诗中描写了兰花的幽寂无依,其实是马湘兰在倾诉自己的心曲,并以试探的口吻,隐约表达了以身相许的心意。画毕一叶兰,马湘兰意犹未尽,又醮墨挥毫画了一副“断崖倒垂兰”,上面也题了诗:
绝壁悬崖喷异香,垂液空惹路人忙;
若非位置高千仞,难免朱门伴晚妆。
因马湘兰是欢场中人,最怕王稚登把她看成是一个水性杨花,并无真情的女子,所以特地作了这副图,表明自己决非路柳墙花,而似悬崖绝壁上的孤兰,非凡夫俗子所能一睹芳泽。
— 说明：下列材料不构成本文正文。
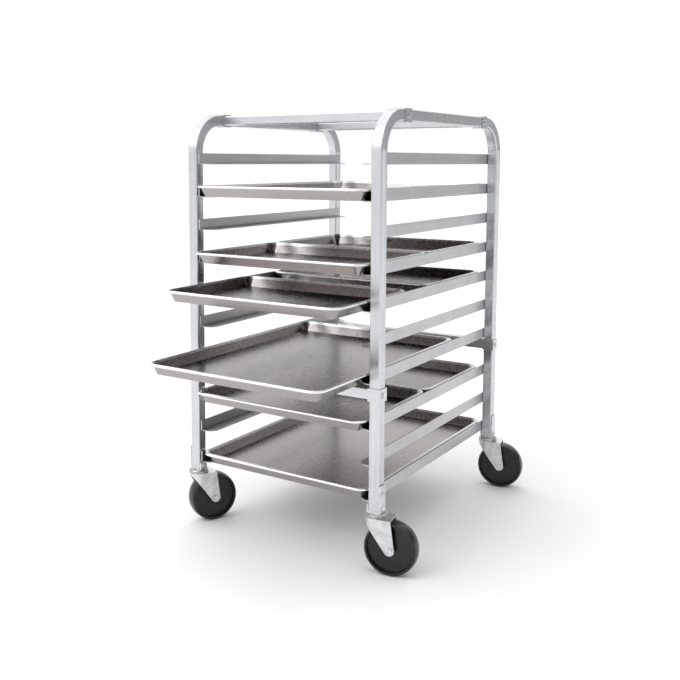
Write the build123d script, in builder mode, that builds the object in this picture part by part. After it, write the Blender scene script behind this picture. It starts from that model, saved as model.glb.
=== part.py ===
from build123d import *
import os

# Sheet pan rack: two bent side frames, ten pairs of ledges, four cross bars, four swivel casters, nine pans.
# X runs across the rack, -Y is the loading end, Z is up, and the origin is on the floor under the centre.

# Frame
frame_width = 508.0
frame_depth = 650.0
tube = 25.4
tube_wall = 2.0
tube_corner = 3.2
bend_radius = 76.2

# Casters
wheel_radius = 58.0
wheel_width = 32.0
wheel_clearance = 2.5
fork_plate = 3.0
fork_width = 46.0
caster_trail = 34.5
raceway_height = 8.5
race_radius = 23.0
race_gap = 0.3
race_skirt = 2.2
race_groove_height = 1.0
race_groove_depth = 2.0
race_dome_edge = 0.4
pin_radius = 5.0
pin_overrun = 1.5
axle_radius = 4.0
axle_fit = 0.05
axle_boss = 11.0
axle_head = 12.0
crown_tail = 37.0
tread_depth = 9.0
tread_round = 2.5
hub_radius = 13.0
hub_gap = 0.5
web_depth = 7.0
web_slope = 2.0
socket_outer_height = 60.0
socket_plate = 3.0
socket_inset = 1.0
socket_round = 4.0
socket_ledge_gap = 0.5
socket_bolt_drop = 1.0
swivel_angles = {"front_left": 62.0, "front_right": 12.0, "rear_left": 40.0, "rear_right": 12.0}

# Ledges, counted from 1 at the top
tier_count = 10
tier_pitch = 76.2
tiers_below_gap = 3
gap_extra = 22.0
ledge_height = 25.4
ledge_width = 32.0
ledge_sheet = 2.0
ledge_setback = 9.0
ledge_nose = 24.0
weld_radius = 2.0
post_below_ledge = 16.0
top_clearance = 65.0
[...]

王稚登是何等聪明的人,他当然明白马湘兰诗画中的情义,然而他却顾虑重重。他觉得自己三十七岁的人了,依然无位无职,前途茫茫,却壮志不灭,不知何时还要赴汤蹈火,拼搏一番,如此一来,便很难给马湘兰带来庇护和幸福。他深知湘兰是个明敏多情的女人,自己稍有不慎就可能伤害,甚至毁灭她,不如早早就不作什么承诺,交往起来还能轻松些。因此,王稚登故意装作不解诗中情怀,随意地收了画,客气地表示谢意。马湘兰只以为他是不愿意接受自己,暗自伤心不已。但她又无法忘却王稚登,于是两人仍象好朋友一样密切交往,再也没谈过嫁娶之事。